WEDNESDAY, Aug. 8, 2018 (HealthDay News) — Antipsychotic therapy prescribed to nursing home residents is mostly initiated in nursing homes rather than hospitals or outpatient settings, according to a study published in the June issue of the Journal of the American Geriatrics Society.

Yan Zhang, from the University of Iowa in Iowa City, and colleagues used a linked dataset of Chronic Condition Data Warehouse Medicare claims and Long-Term Care Minimum Data Set (MDS) 3.0 to determine care settings of antipsychotic initiations among 7,496 fee-for-service Medicare beneficiaries who had nursing home stays between Jan. 1, 2011, and Dec. 31, 2014.

The researchers found that 64 percent of study participants had new antipsychotic use initiated in nursing homes, 18.6 percent had initiation in hospitals, and 17.5 percent had initiation in outpatient settings. Antipsychotics were often prescribed early in nursing home stays, with 40.4 percent of the entire sample receiving antipsychotic therapy within the first seven days of nursing home admission. Just over half of antipsychotic initiations (58 percent) were potentially appropriate based on indications captured in MDS records.

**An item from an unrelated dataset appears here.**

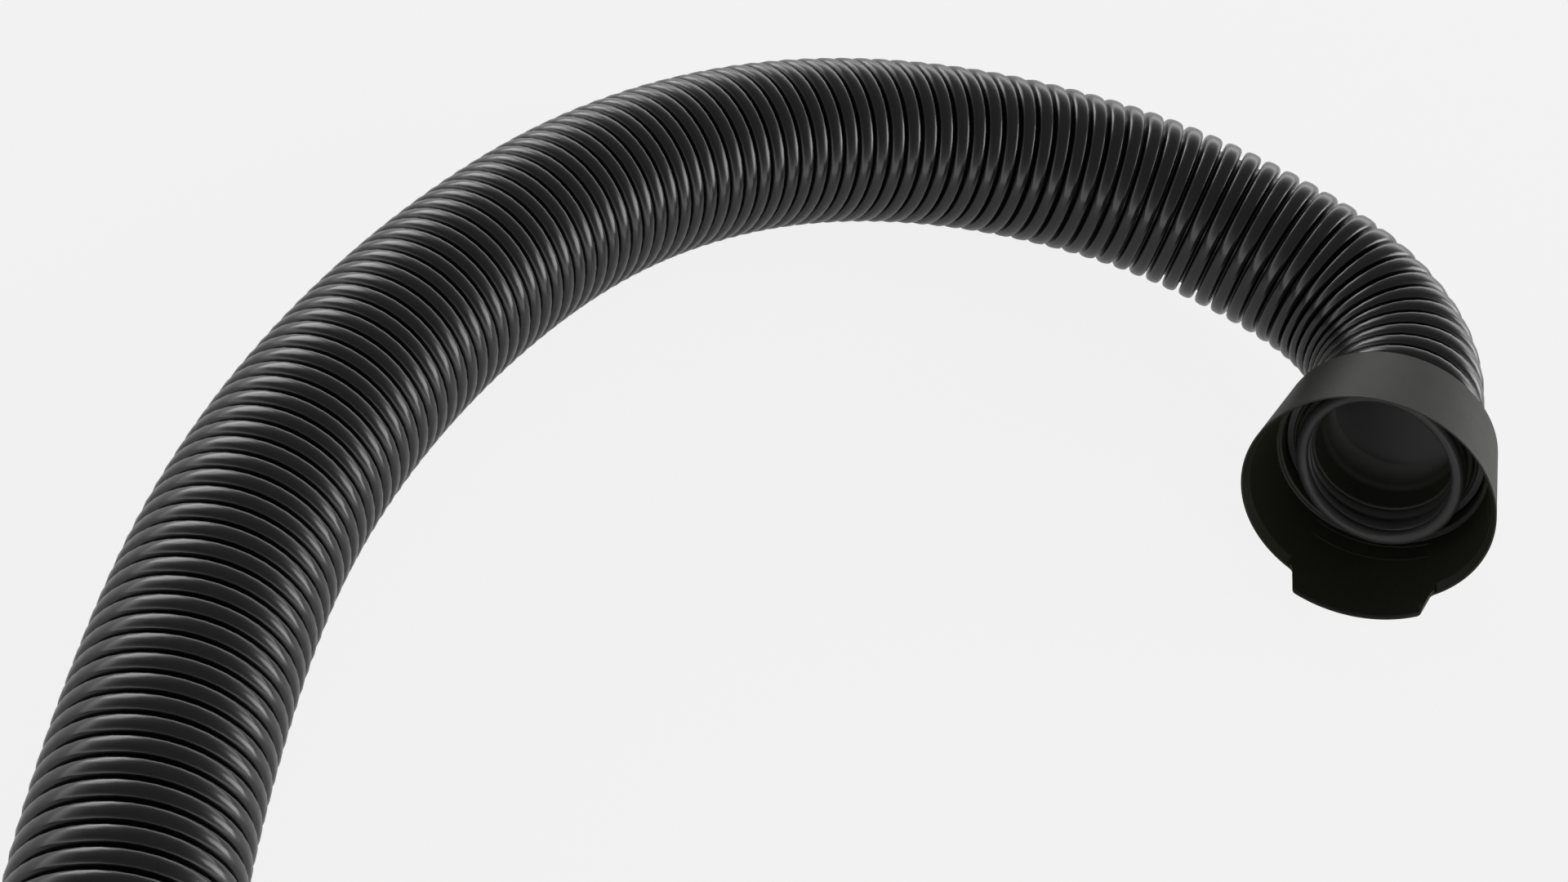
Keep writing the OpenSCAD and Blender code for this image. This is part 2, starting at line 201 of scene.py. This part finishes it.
def make_hose(route, material):
    """The ribbed tube, spun straight and then laid along its route."""
    bm = bmesh.new()
    rub = bm.verts.layers.float.new("crest")
    verts = [bm.verts.new((radius, 0, s)) for s, radius in hose_outline(route.length)]
    edges = [bm.edges.new(pair) for pair in zip(verts, verts[1:] + verts[:1])]
    bmesh.ops.spin(
        bm, geom=verts + edges, cent=(0, 0, 0), axis=(0, 0, 1), angle=2 * math.pi,
        steps=HOSE_SIDES, use_merge=True, use_duplicate=False,
    )
    sections = {}
    for vert in bm.verts:
        x, y, s = vert.co
        vert[rub] = (math.hypot(x, y) - VALLEY_RADIUS) / (CREST_RADIUS - VALLEY_RADIUS)
        key = round(s, 7)
        if key not in sections:
            sections[key] = route.section(s)
        vert.co = sections[key] @ Vector((x, y, 0))
    bmesh.ops.recalc_face_normals(bm, faces=bm.faces)
    return new_piece("ribbed_hose", bm, material)


# ---------------------------------------------------------------- inlet

INLET_CENTRE = Vector((198, 196, 35.5)) * MM
SPIN_STEPS = 96
NOSE_LEAN = (-0.155, 0.067)
NOSE_LEANS_TO = 17.5
SLEEVE_FRONT = 21.62
SOCKET_FRONT = 22.82
SOCKET_RADIUS = 19.05
AIRWAY_RADIUS = 17.85
FOOT_RADIUS = 22.45
SLEEVE_END = 42.0


def rounded(centre, radius, start, end, steps):
    """Points of an arc as (depth, radius), in degrees from straight outwards."""
    depth, away = centre
    turns = (math.radians(start + (end - start) * k / steps) for k in range(steps + 1))
    return [(depth + radius * math.sin(a), away + radius * math.cos(a)) for a in turns]


def spun_at_inlet(outline):
    """A closed outline of (depth, radius) in millimetres, spun round the inlet's axis."""
    bm = bmesh.new()
    verts = [bm.verts.new((away * MM, depth * MM, 0)) for depth, away in outline]
    edges = [bm.edges.new(pair) for pair in zip(verts, verts[1:] + verts[:1])]
    bmesh.ops.spin(
        bm, geom=verts + edges, cent=(0, 0, 0), axis=(0, 1, 0), angle=2 * math.pi,
        steps=SPIN_STEPS, use_merge=True, use_duplicate=False,
    )
    bmesh.ops.translate(bm, verts=bm.verts, vec=INLET_CENTRE)
    bmesh.ops.recalc_face_normals(bm, faces=bm.faces)
    return bm


def make_nose(material):
    """The soft nose: a round lip, a rib behind it and two round steps inside. It leans
    at the lip and stands straight in the sleeve."""
    bm = spun_at_inlet([
        *rounded((16.0, 21.75), 1.75, 130, 405, 22),
        *rounded((19.3, 22.1), 1.4, -65, 60, 7),
        (21.2, 21.9), (SLEEVE_FRONT - 0.1, FOOT_RADIUS), (SOCKET_FRONT - 0.05, FOOT_RADIUS),
        (SOCKET_FRONT - 0.05, 20.0), (23.4, SOCKET_RADIUS + 0.1),
        *rounded((21.85, 21.0), 1.55, 130, 235, 9), (20.1, 20.6),
        *rounded((18.7, 21.15), 1.5, 130, 235, 9),
    ])
    for vert in bm.verts:
        away = vert.co - INLET_CENTRE
        depth = away.y / MM
        share = (SLEEVE_FRONT - depth) / (SLEEVE_FRONT - NOSE_LEANS_TO)
        lean = min(1.0, max(0.0, share))
        vert.co.y += lean * (NOSE_LEAN[0] * away.x + NOSE_LEAN[1] * away.z)
    return new_piece("soft_nose", bm, material)


def make_sleeve(material):
    """The sleeve in the hose's end: a socket that narrows to the airway, a
    journal with two grooves, a flange and a barbed tail."""
    barbs = [
        point for start in (32.0, 35.33, 38.67)
        for point in ((start + 0.6, 18.95), (start + 3.33, 18.5))
    ]
    return new_piece("inlet_sleeve", spun_at_inlet([
        (SOCKET_FRONT, 22.5), (SLEEVE_FRONT + 0.3, 22.5), (SLEEVE_FRONT, 22.8),
        *rounded((SLEEVE_FRONT + 0.8, 23.7), 0.8, -90, 0, 5),
        (23.8, 24.5), (23.8, 25.2), (24.1, 25.5), (24.5, 25.5), (24.5, 24.9), (25.7, 24.9),
        (25.7, 25.5), (26.7, 25.5), (26.7, 24.2), (28.4, 24.2), (28.4, 25.5), (29.4, 25.5),
        (29.4, 27.1), (29.8, 27.5), (31.6, 27.5), (32.0, 27.1), (32.0, 18.45),
        *barbs, (SLEEVE_END, AIRWAY_RADIUS), (33.0, AIRWAY_RADIUS), (32.2, 17.97),
        (31.6, 18.35), (31.0, 18.82), (30.32, SOCKET_RADIUS),
        *rounded((SOCKET_FRONT + 0.8, SOCKET_RADIUS + 0.8), 0.8, 180, 270, 5),
    ]), material, crease=35)


# ---------------------------------------------------------------- finishes


class Value:
    """A shader socket that can be used in sums."""

    def __init__(self, finish, socket):
        self.finish, self.socket = finish, socket

    def math(self, operation, *others):
        return self.finish.node("ShaderNodeMath", {"operation": operation}, *[self, *others])

    def __add__(self, other):
        return self.math("ADD", other)

    def __sub__(self, other):
        return self.math("SUBTRACT", other)

    def __rsub__(self, other):
        return self.finish.node("ShaderNodeMath", {"operation": "SUBTRACT"}, other, self)

    def __mul__(self, other):
        return self.math("MULTIPLY", other)

    __radd__ = __add__
    __rmul__ = __mul__


class Finish:
    """A material, or the world's light, made from expressions on its sockets."""

    def __init__(self, owner, end="ShaderNodeOutputMaterial"):
        owner.use_nodes = True
        self.owner, self.tree, self.end = owner, owner.node_tree, end
        self.tree.nodes.clear()

    def node(self, kind, settings, *values, out=0, **named):
        made = self.tree.nodes.new(kind)
        for key, setting in settings.items():
            if key == "stops":
                self.set_stops(made.color_ramp, setting)
            else:
                setattr(made, key, setting)
        for key, value in [*enumerate(values), *named.items()]:
            socket = made.inputs[key if isinstance(key, int) else key.replace("_", " ")]
            if isinstance(value, Value):
                self.tree.links.new(value.socket, socket)
            else:
                socket.default_value = value
        return Value(self, made.outputs[out])

    @staticmethod
    def set_stops(ramp, stops):
        while len(ramp.elements) < len(stops):
            ramp.elements.new(0.5)
        for element, (place, colour) in zip(ramp.elements, stops):
            element.position = place
            element.color = colour

    def places(self):
        """Places on the piece, in metres."""
        return self.node("ShaderNodeTexCoord", {}, out=3)

    def noise(self, where, scale, detail=2.0, roughness=0.5):
        return self.node(
            "ShaderNodeTexNoise", {}, Vector=where, Scale=scale, Detail=detail, Roughness=roughness
        )

    def shade(self, factor, dark, light):
        return self.node(
            "ShaderNodeMix", {"data_type": "RGBA"}, out=2, Factor=factor, A=dark, B=light
        )

    def finish(self, shader):
        end = self.tree.nodes.new(self.end)
        self.tree.links.new(shader.socket, end.inputs["Surface"])
        return self.owner


def grey(value):
    return (value, value, value, 1.0)


def olive(value):
    return (value, value, value * 0.7, 1.0)


# Painted light in the airway and the hose bore: a pale grey that stands for the light reaching the
# deep wall through the mouth. Below it are the depths, in metres along y, over which the sleeve's
# wall turns pale.
BORE_PAINTED_LIGHT = grey(0.4)
PAINTED_LIGHT_FROM = 0.2255
PAINTED_LIGHT_TO = 0.244


def hose_finish():
    """Glossy near-black blown plastic, a little duller on the crests, where it rubs,
    and pale grey in the bore as painted light for the light that reaches the deep bore wall."""
    f = Finish(bpy.data.materials.new("hose_plastic"))
    where = f.places()
    cloud = f.noise(where, 35.0, 3.0)
    smear = f.noise(where, 160.0, 4.0, 0.6)
    grain = f.noise(where, 2600.0, 2.0)
    crest = f.node("ShaderNodeAttribute", {"attribute_name": "crest"}, out=2)
    bore = crest.math("LESS_THAN", -0.1)
    skin = f.shade(cloud, grey(0.005), grey(0.008))
    # Painted light: the bore gets a pale grey that stands for light on the deep wall, not a colour
    # of the plastic.
    colour = f.shade(bore, skin, BORE_PAINTED_LIGHT)
    gloss = 0.26 + smear * 0.10 + crest * 0.03 + bore * 0.4
    bump = f.node("ShaderNodeBump", {}, Strength=0.08, Distance=0.0002, Height=grain)
    return f.finish(f.node(
        "ShaderNodeBsdfPrincipled", {}, Base_Color=colour, Roughness=gloss, Normal=bump,
        Coat_Weight=1.0, Coat_Roughness=0.15,
    ))


def moulded_finish(name, dark, light, dull, grain_depth, painted_light=None):
    """Satin moulded plastic with a fine grain and faint clouding. Painted light, if given,
    lightens the airway deeper in, towards the hose, where light through the mouth falls on the wall."""
    f = Finish(bpy.data.materials.new(name))
    where = f.places()
    cloud = f.noise(where, 60.0, 3.0)
    smear = f.noise(where, 220.0, 4.0, 0.6)
    grain = f.noise(where, 3200.0, 2.0)
    colour = f.shade(cloud, dark, light)
    if painted_light:
        # Painted light: the airway wall turns pale with depth, as if lit through the mouth.
        depth = f.node("ShaderNodeSeparateXYZ", {}, where, out=1)
        lit_share = f.node(
            "ShaderNodeMapRange", {"interpolation_type": "SMOOTHSTEP"}, Value=depth,
            From_Min=PAINTED_LIGHT_FROM, From_Max=PAINTED_LIGHT_TO,
        )
        colour = f.shade(lit_share, colour, painted_light)
    bump = f.node("ShaderNodeBump", {}, Strength=grain_depth, Distance=0.0002, Height=grain)
    return f.finish(f.node(
        "ShaderNodeBsdfPrincipled", {}, Base_Color=colour, Roughness=dull - 0.05 + smear * 0.1,
        Normal=bump,
    ))


def steel_finish():
    """Blackened spring steel with fine turning lines."""
    f = Finish(bpy.data.materials.new("ring_steel"))
    lines = f.noise(f.places(), 900.0, 2.0)
    return f.finish(f.node(
        "ShaderNodeBsdfPrincipled", {}, Base_Color=f.shade(lines, grey(0.09), grey(0.14)),
        Roughness=0.35 + lines * 0.15, Metallic=1.0,
    ))


HOSE_PLASTIC = hose_finish()
CUFF_PLASTIC = moulded_finish("cuff_plastic", olive(0.024), olive(0.03), 0.42, 0.12)
# The sleeve's airway gets painted light deeper in, towards the hose.
SLEEVE_PLASTIC = moulded_finish("sleeve_plastic", olive(0.028), olive(0.035), 0.5, 0.08, BORE_PAINTED_LIGHT)
SEAL_RUBBER = moulded_finish("seal_rubber", grey(0.05), grey(0.062), 0.36, 0.1)
RING_STEEL = steel_finish()

FINISH_OF_SLOT = {
    "cuff_plastic": CUFF_PLASTIC,
    "sleeve_plastic": SLEEVE_PLASTIC,
    "seal_rubber": SEAL_RUBBER,
    "ring_steel": RING_STEEL,
    "hose_plastic": HOSE_PLASTIC,
}


def dress_nodes():
    """Gives every CAD node the finish of its slot."""
    slots = {part["node"]: part["material_slot"] for part in frame["record"]["subparts"]}
    for name, node in frame["nodes"].items():
        node.data.materials.clear()
        node.data.materials.append(FINISH_OF_SLOT[slots[name]])


dress_nodes()

# ---------------------------------------------------------------- pieces

route = Route([Vector(p) * MM for p in ROUTE_MM])
hose = make_hose(route, HOSE_PLASTIC)
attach(hose, "hose")
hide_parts("hose_tube")
nose = make_nose(SEAL_RUBBER)
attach(nose, "hose")
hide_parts("mouth_seal")
sleeve = make_sleeve(SLEEVE_PLASTIC)
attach(sleeve, "hose")
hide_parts("end_sleeve")

# ---------------------------------------------------------------- stage and light


def make_floor():
    """A plain pale floor. It shows its own even colour and keeps a soft shadow."""
    bm = bmesh.new()
    bmesh.ops.create_grid(bm, x_segments=1, y_segments=1, size=20.0)
    f = Finish(bpy.data.materials.new("pale_floor"))
    pale = f.node("ShaderNodeBsdfDiffuse", {}, Color=grey(0.9))
    even = f.node("ShaderNodeEmission", {}, Color=grey(1.0), Strength=1.0)
    camera, glossy, through = (f.node("ShaderNodeLightPath", {}, out=n) for n in (0, 3, 6))
    seen = (camera * 0.85).math("MAXIMUM", glossy * 0.25).math("MAXIMUM", through * 0.85)
    mixed = f.node("ShaderNodeMixShader", {}, seen, pale, even)
    new_piece("floor", bm, f.finish(mixed))


def make_world():
    """A room that is pale all round at the height of the floor and dim overhead."""
    f = Finish(bpy.data.worlds.new("studio"), "ShaderNodeOutputWorld")
    height = f.node(
        "ShaderNodeVectorMath", {"operation": "DOT_PRODUCT"},
        f.node("ShaderNodeTexCoord", {}), (0.0, 0.0, 1.0), out=1,
    )
    stops = [(0.0, grey(1.25)), (0.16, grey(1.2)), (0.34, grey(0.32)), (0.6, grey(0.14))]
    room = f.node("ShaderNodeValToRGB", {"stops": stops}, height)
    bpy.context.scene.world = f.finish(f.node("ShaderNodeBackground", {}, room))


def soft_lamp(name, place, aim, size, power):
    """A square lamp turned to its aim."""
    data = bpy.data.lights.new(name, "AREA")
    data.shape = "SQUARE"
    data.size = size
    data.energy = power
    lamp = bpy.data.objects.new(name, data)
    bpy.context.scene.collection.objects.link(lamp)
    way = Vector(aim) - Vector(place)
    lamp.matrix_world = Matrix.Translation(place) @ way.to_track_quat("-Z", "Y").to_matrix().to_4x4()


make_floor()
make_world()
soft_lamp("left_lamp", (-2.1, 1.6, 0.75), (0.0, 0.1, 0.03), 1.35, 10.0)
soft_lamp("right_lamp", (2.3, 1.6, 0.75), (0.0, 0.1, 0.03), 1.35, 13.0)
bpy.context.scene.view_settings.view_transform = "Standard"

“Most residents initiated antipsychotic therapy in nursing homes, confirming that nursing home providers are [an] appropriate primary target of interventions to reduce antipsychotic initiation in their residents,” the authors write. “Many antipsychotics were continued from other settings, indicating a need to evaluate the necessity of continued antipsychotic treatment after such transitions of care.”